[Start Collected material]
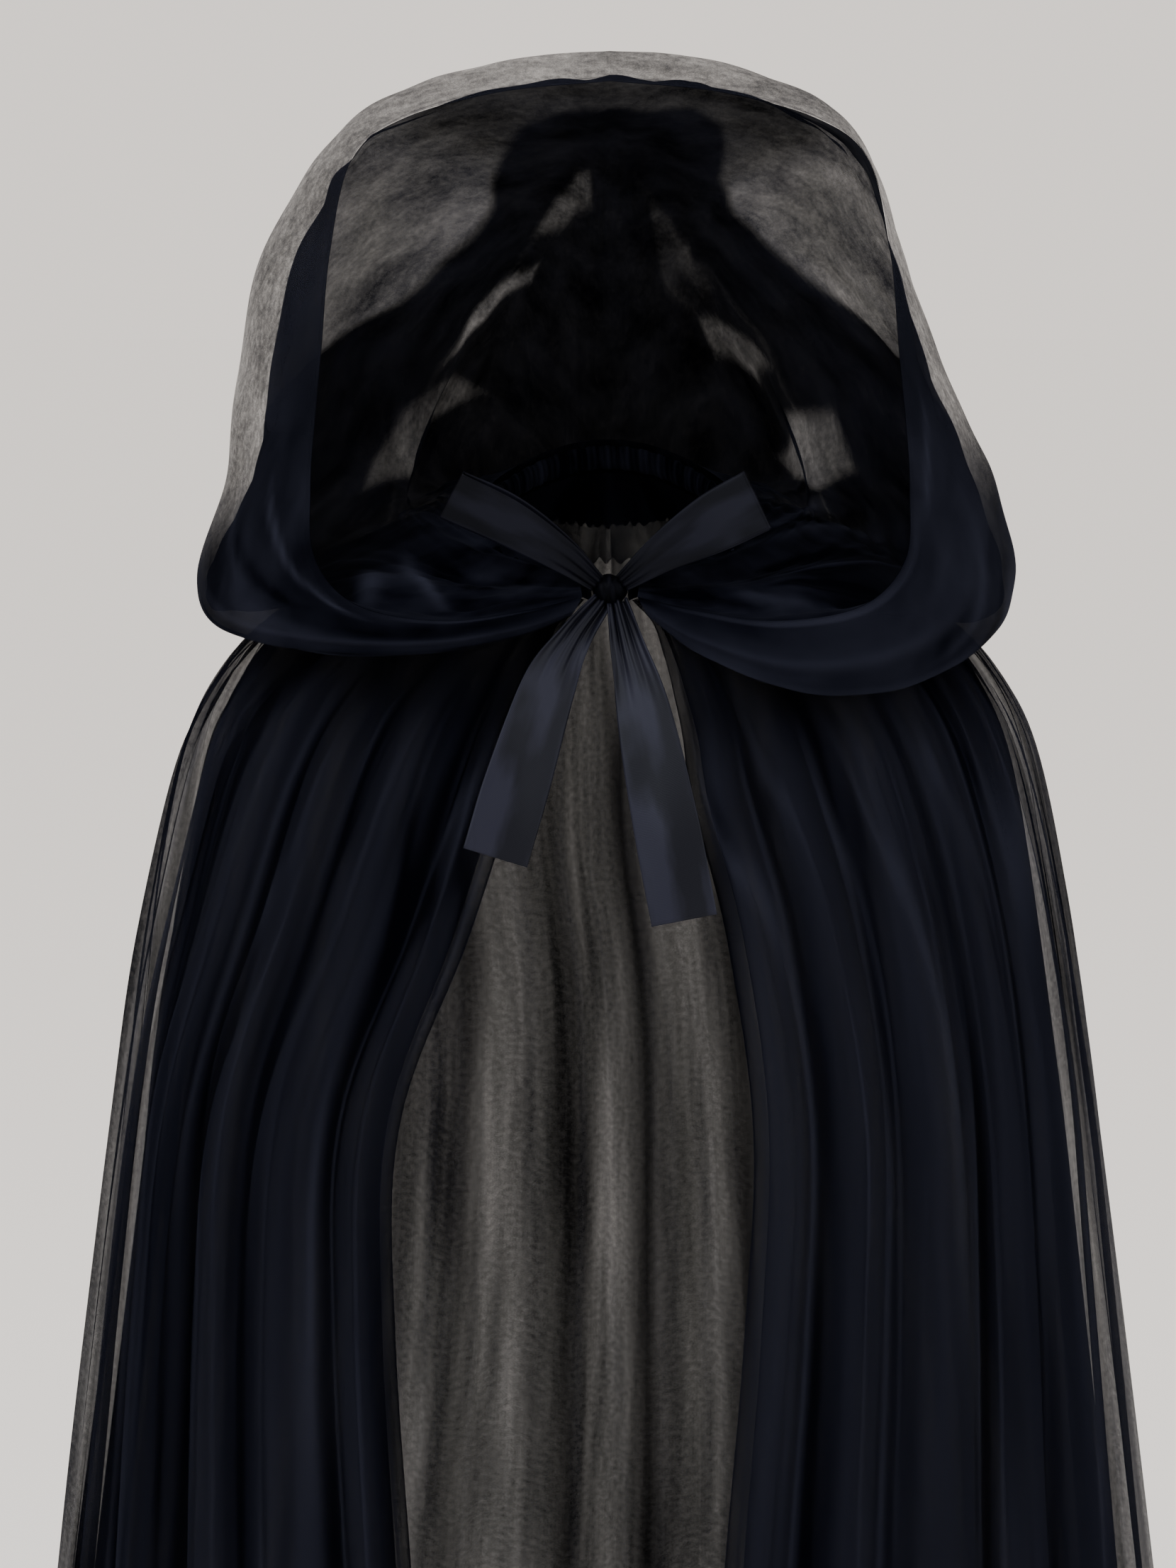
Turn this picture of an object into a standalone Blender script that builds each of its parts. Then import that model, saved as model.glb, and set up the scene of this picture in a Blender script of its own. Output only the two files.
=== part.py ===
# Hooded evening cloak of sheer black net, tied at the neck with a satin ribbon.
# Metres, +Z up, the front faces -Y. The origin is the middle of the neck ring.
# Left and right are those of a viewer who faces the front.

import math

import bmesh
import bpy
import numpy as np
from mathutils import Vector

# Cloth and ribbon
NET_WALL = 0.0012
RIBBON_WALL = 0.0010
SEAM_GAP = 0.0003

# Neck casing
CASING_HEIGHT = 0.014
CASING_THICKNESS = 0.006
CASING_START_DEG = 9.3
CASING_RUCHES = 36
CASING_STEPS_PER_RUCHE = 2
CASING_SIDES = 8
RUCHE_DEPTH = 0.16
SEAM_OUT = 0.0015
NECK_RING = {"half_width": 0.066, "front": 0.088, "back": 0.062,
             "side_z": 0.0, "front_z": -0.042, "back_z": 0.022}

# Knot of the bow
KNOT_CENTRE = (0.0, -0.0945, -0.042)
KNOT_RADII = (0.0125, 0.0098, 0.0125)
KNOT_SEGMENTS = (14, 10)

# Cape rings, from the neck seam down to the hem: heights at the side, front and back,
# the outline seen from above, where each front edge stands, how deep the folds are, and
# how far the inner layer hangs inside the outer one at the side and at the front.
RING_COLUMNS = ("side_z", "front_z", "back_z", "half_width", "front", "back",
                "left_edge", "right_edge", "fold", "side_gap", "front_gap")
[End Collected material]
§ **Task to carry out**
Your task is to quote the listing above word for word.

§ **Solution below**
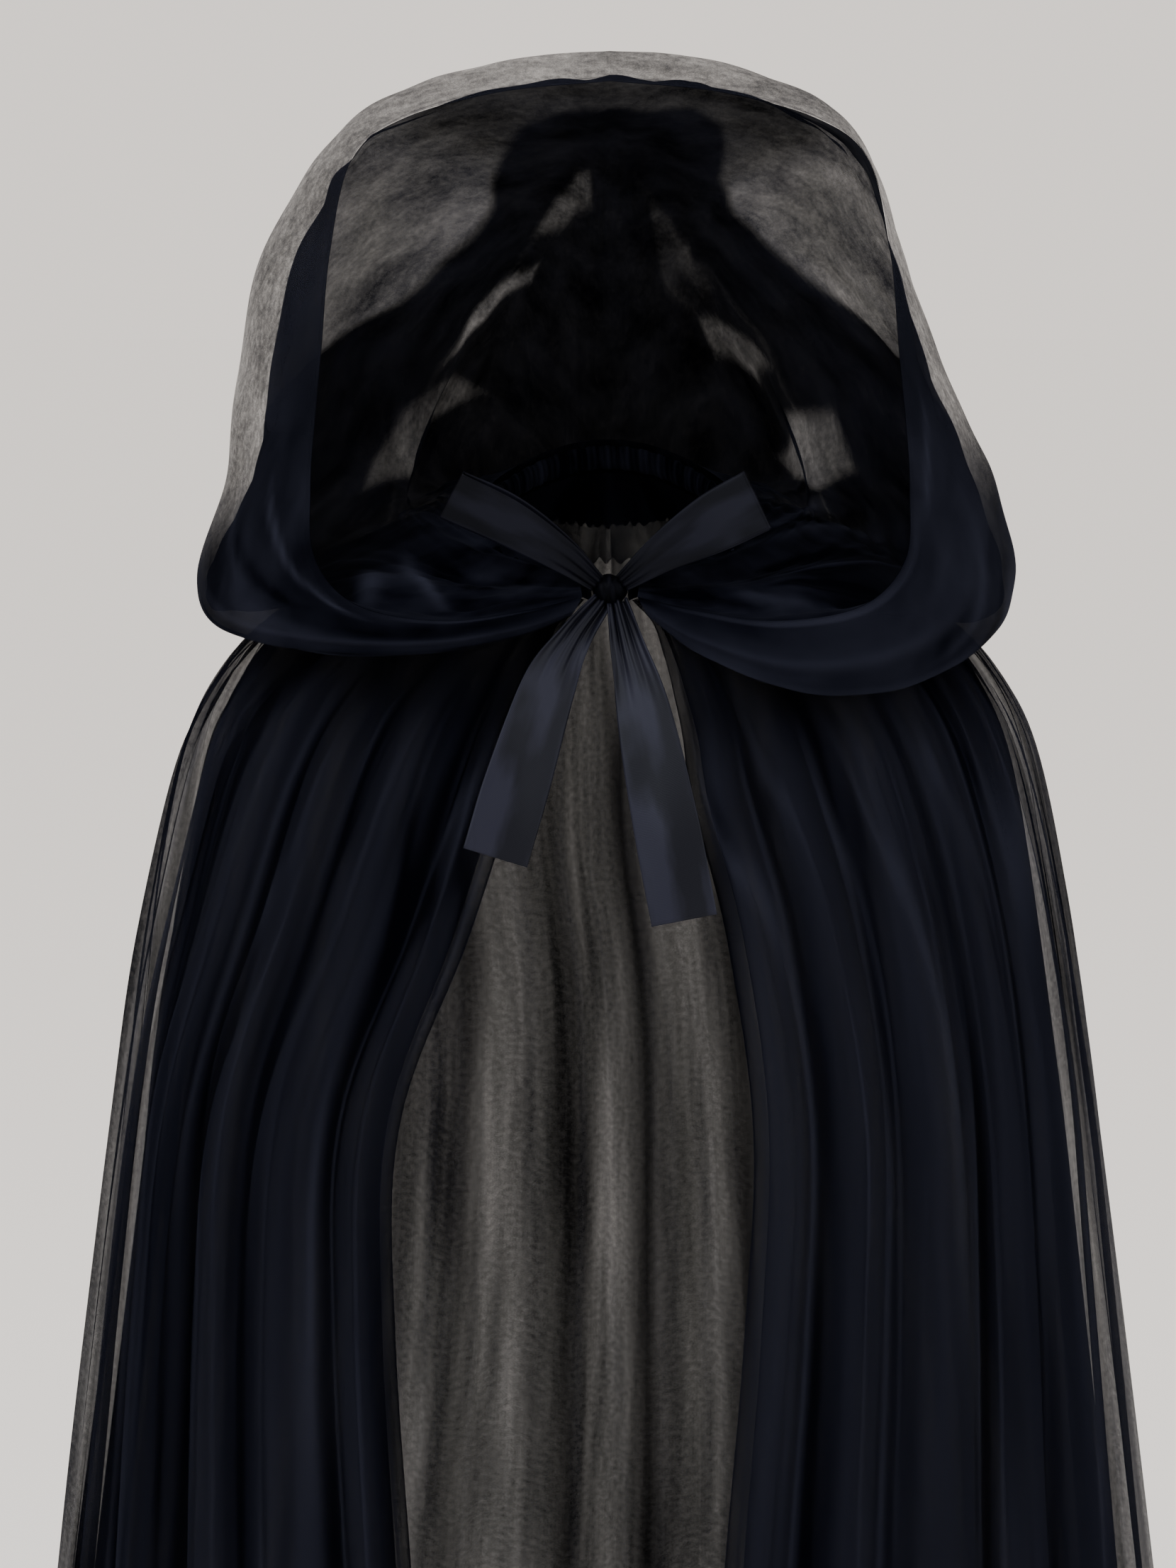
Turn this picture of an object into a standalone Blender script that builds each of its parts. Then import that model, saved as model.glb, and set up the scene of this picture in a Blender script of its own. Output only the two files.
=== part.py ===
# Hooded evening cloak of sheer black net, tied at the neck with a satin ribbon.
# Metres, +Z up, the front faces -Y. The origin is the middle of the neck ring.
# Left and right are those of a viewer who faces the front.

import math

import bmesh
import bpy
import numpy as np
from mathutils import Vector

# Cloth and ribbon
NET_WALL = 0.0012
RIBBON_WALL = 0.0010
SEAM_GAP = 0.0003

# Neck casing
CASING_HEIGHT = 0.014
CASING_THICKNESS = 0.006
CASING_START_DEG = 9.3
CASING_RUCHES = 36
CASING_STEPS_PER_RUCHE = 2
CASING_SIDES = 8
RUCHE_DEPTH = 0.16
SEAM_OUT = 0.0015
NECK_RING = {"half_width": 0.066, "front": 0.088, "back": 0.062,
             "side_z": 0.0, "front_z": -0.042, "back_z": 0.022}

# Knot of the bow
KNOT_CENTRE = (0.0, -0.0945, -0.042)
KNOT_RADII = (0.0125, 0.0098, 0.0125)
KNOT_SEGMENTS = (14, 10)

# Cape rings, from the neck seam down to the hem: heights at the side, front and back,
# the outline seen from above, where each front edge stands, how deep the folds are, and
# how far the inner layer hangs inside the outer one at the side and at the front.
RING_COLUMNS = ("side_z", "front_z", "back_z", "half_width", "front", "back",
                "left_edge", "right_edge", "fold", "side_gap", "front_gap")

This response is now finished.